Word for word, restate every line of the listing that follows.

++++++

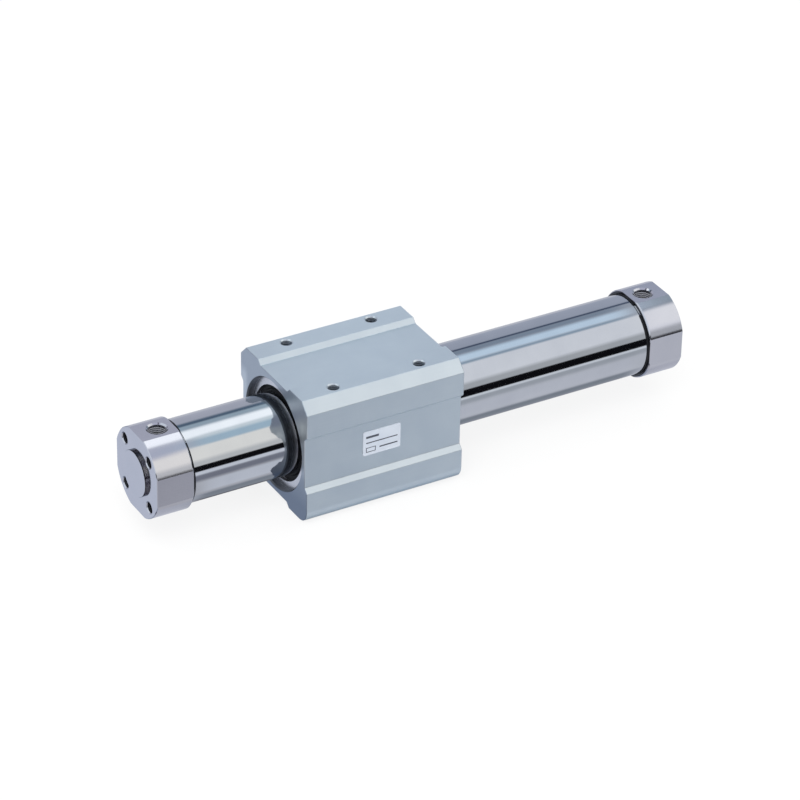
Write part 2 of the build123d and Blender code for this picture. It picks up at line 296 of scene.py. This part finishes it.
# each metal has fine lines, turned round X or with a scale along each axis, per metre
metals = {
    "tubeStainless": {
        "colour": (0.60, 0.62, 0.645), "deep": (0.54, 0.56, 0.59),
        "rough": 0.035, "roughSpread": 0.035, "turned": 2600, "lift": 0.015,
    },
    "coverNickel": {
        "colour": (0.63, 0.63, 0.67), "deep": (0.58, 0.585, 0.63),
        "rough": 0.085, "roughSpread": 0.05, "turned": 1400, "lift": 0.03, "dark": coverShadows,
    },
    "sliderAnodised": {
        "colour": (0.67, 0.73, 0.76), "deep": (0.61, 0.67, 0.71),
        "rough": 0.26, "roughSpread": 0.08, "lines": (24, 1500, 1500), "lift": 0.05,
        "metallic": 0.92, "dark": sliderShadows,
        # the ends' painted shade, in a dark blue-grey
        "endShade": paintedEndShade, "endShadeColour": (0.03, 0.07, 0.15),
    },
    "holderAluminium": {
        "colour": (0.62, 0.63, 0.65), "deep": (0.52, 0.53, 0.55),
        "rough": 0.3, "roughSpread": 0.1, "lines": (1200, 60, 60), "lift": 0.05,
    },
    "ringSteel": {
        "colour": (0.80, 0.80, 0.82), "deep": (0.66, 0.66, 0.68),
        "rough": 0.22, "roughSpread": 0.1, "lines": (400, 700, 700), "lift": 0.04,
    },
    "shaftStainless": {
        "colour": (0.58, 0.60, 0.62), "deep": (0.48, 0.50, 0.53),
        "rough": 0.14, "roughSpread": 0.08, "lines": (1800, 40, 40), "lift": 0.03,
    },
    "magnetNickel": {
        "colour": (0.50, 0.49, 0.47), "deep": (0.38, 0.375, 0.36),
        "rough": 0.24, "roughSpread": 0.12, "lines": (260, 260, 260), "lift": 0.03,
    },
    # dark blue-grey: painted shade for the tapped holes in the slider
    "shadedBoltCut": {
        "colour": (0.24, 0.27, 0.32), "deep": (0.13, 0.15, 0.18),
        "rough": 0.38, "roughSpread": 0.12, "lines": (700, 700, 700), "lift": 0.04,
    },
    # near black: painted shade for the deep tapped holes in the covers
    "shadedThreadCut": {
        "colour": (0.06, 0.06, 0.065), "deep": (0.03, 0.03, 0.035),
        "rough": 0.38, "roughSpread": 0.12, "lines": (700, 700, 700), "lift": 0.04,
    },
    "portCut": {
        "colour": (0.52, 0.53, 0.57), "deep": (0.42, 0.43, 0.47),
        "rough": 0.5, "roughSpread": 0.12, "lines": (700, 700, 700), "lift": 0.04,
        "metallic": 0.35,
    },
    "yokeSteel": {
        "colour": (0.36, 0.37, 0.39), "deep": (0.27, 0.275, 0.29),
        "rough": 0.32, "roughSpread": 0.14, "lines": (1500, 90, 90), "lift": 0.05,
    },
}

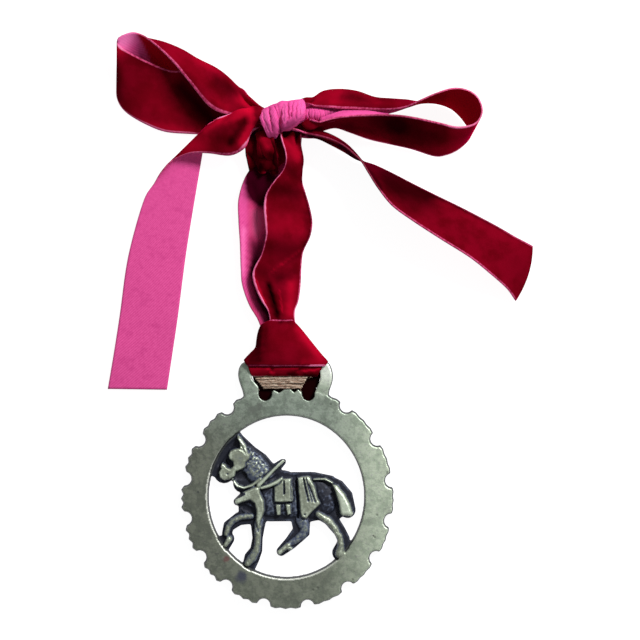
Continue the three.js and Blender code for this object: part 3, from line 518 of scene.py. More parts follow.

++++++

**Task output**.
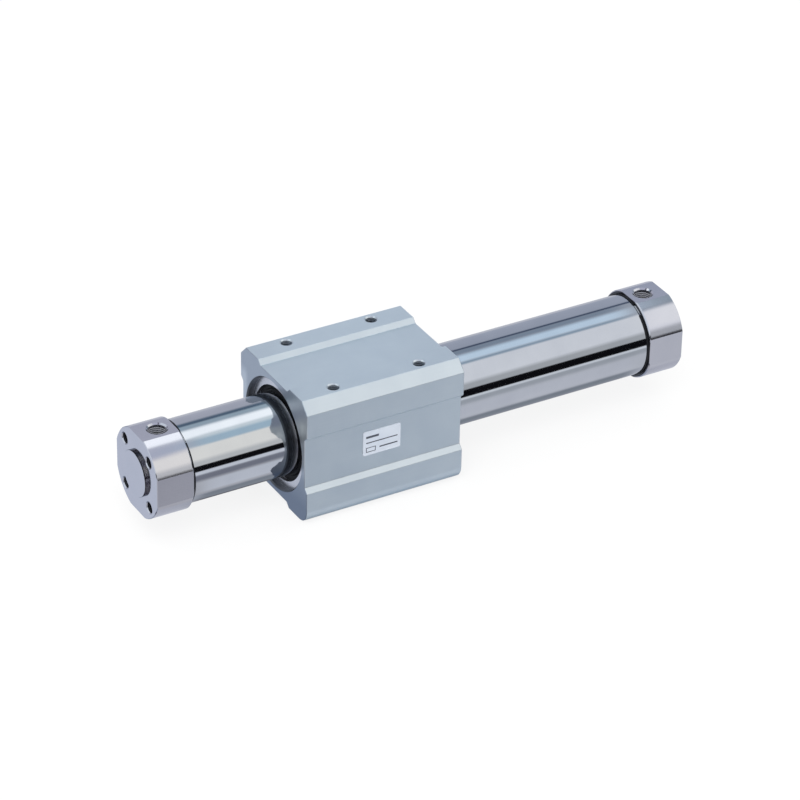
Write part 2 of the build123d and Blender code for this picture. It picks up at line 296 of scene.py. This part finishes it.
# each metal has fine lines, turned round X or with a scale along each axis, per metre
metals = {
    "tubeStainless": {
        "colour": (0.60, 0.62, 0.645), "deep": (0.54, 0.56, 0.59),
        "rough": 0.035, "roughSpread": 0.035, "turned": 2600, "lift": 0.015,
    },
    "coverNickel": {
        "colour": (0.63, 0.63, 0.67), "deep": (0.58, 0.585, 0.63),
        "rough": 0.085, "roughSpread": 0.05, "turned": 1400, "lift": 0.03, "dark": coverShadows,
    },
    "sliderAnodised": {
        "colour": (0.67, 0.73, 0.76), "deep": (0.61, 0.67, 0.71),
        "rough": 0.26, "roughSpread": 0.08, "lines": (24, 1500, 1500), "lift": 0.05,
        "metallic": 0.92, "dark": sliderShadows,
        # the ends' painted shade, in a dark blue-grey
        "endShade": paintedEndShade, "endShadeColour": (0.03, 0.07, 0.15),
    },
    "holderAluminium": {
        "colour": (0.62, 0.63, 0.65), "deep": (0.52, 0.53, 0.55),
        "rough": 0.3, "roughSpread": 0.1, "lines": (1200, 60, 60), "lift": 0.05,
    },
    "ringSteel": {
        "colour": (0.80, 0.80, 0.82), "deep": (0.66, 0.66, 0.68),
        "rough": 0.22, "roughSpread": 0.1, "lines": (400, 700, 700), "lift": 0.04,
    },
    "shaftStainless": {
        "colour": (0.58, 0.60, 0.62), "deep": (0.48, 0.50, 0.53),
        "rough": 0.14, "roughSpread": 0.08, "lines": (1800, 40, 40), "lift": 0.03,
    },
    "magnetNickel": {
        "colour": (0.50, 0.49, 0.47), "deep": (0.38, 0.375, 0.36),
        "rough": 0.24, "roughSpread": 0.12, "lines": (260, 260, 260), "lift": 0.03,
    },
    # dark blue-grey: painted shade for the tapped holes in the slider
    "shadedBoltCut": {
        "colour": (0.24, 0.27, 0.32), "deep": (0.13, 0.15, 0.18),
        "rough": 0.38, "roughSpread": 0.12, "lines": (700, 700, 700), "lift": 0.04,
    },
    # near black: painted shade for the deep tapped holes in the covers
    "shadedThreadCut": {
        "colour": (0.06, 0.06, 0.065), "deep": (0.03, 0.03, 0.035),
        "rough": 0.38, "roughSpread": 0.12, "lines": (700, 700, 700), "lift": 0.04,
    },
    "portCut": {
        "colour": (0.52, 0.53, 0.57), "deep": (0.42, 0.43, 0.47),
        "rough": 0.5, "roughSpread": 0.12, "lines": (700, 700, 700), "lift": 0.04,
        "metallic": 0.35,
    },
    "yokeSteel": {
        "colour": (0.36, 0.37, 0.39), "deep": (0.27, 0.275, 0.29),
        "rough": 0.32, "roughSpread": 0.14, "lines": (1500, 90, 90), "lift": 0.05,
    },
}

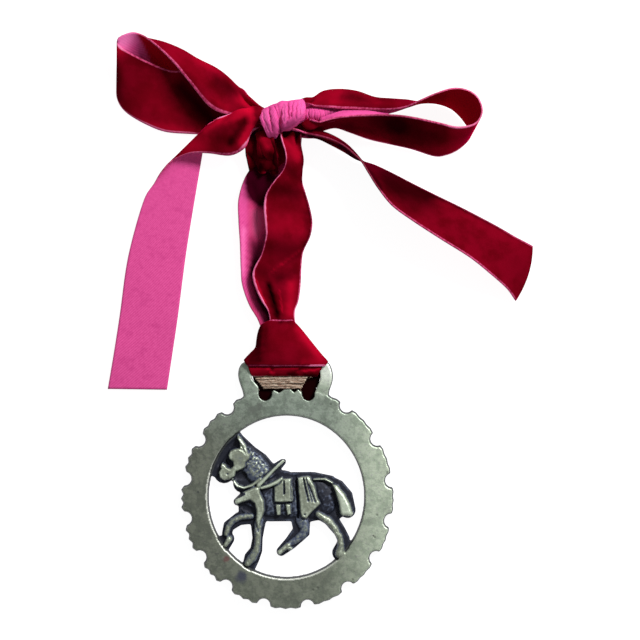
Continue the three.js and Blender code for this object: part 3, from line 518 of scene.py. More parts follow.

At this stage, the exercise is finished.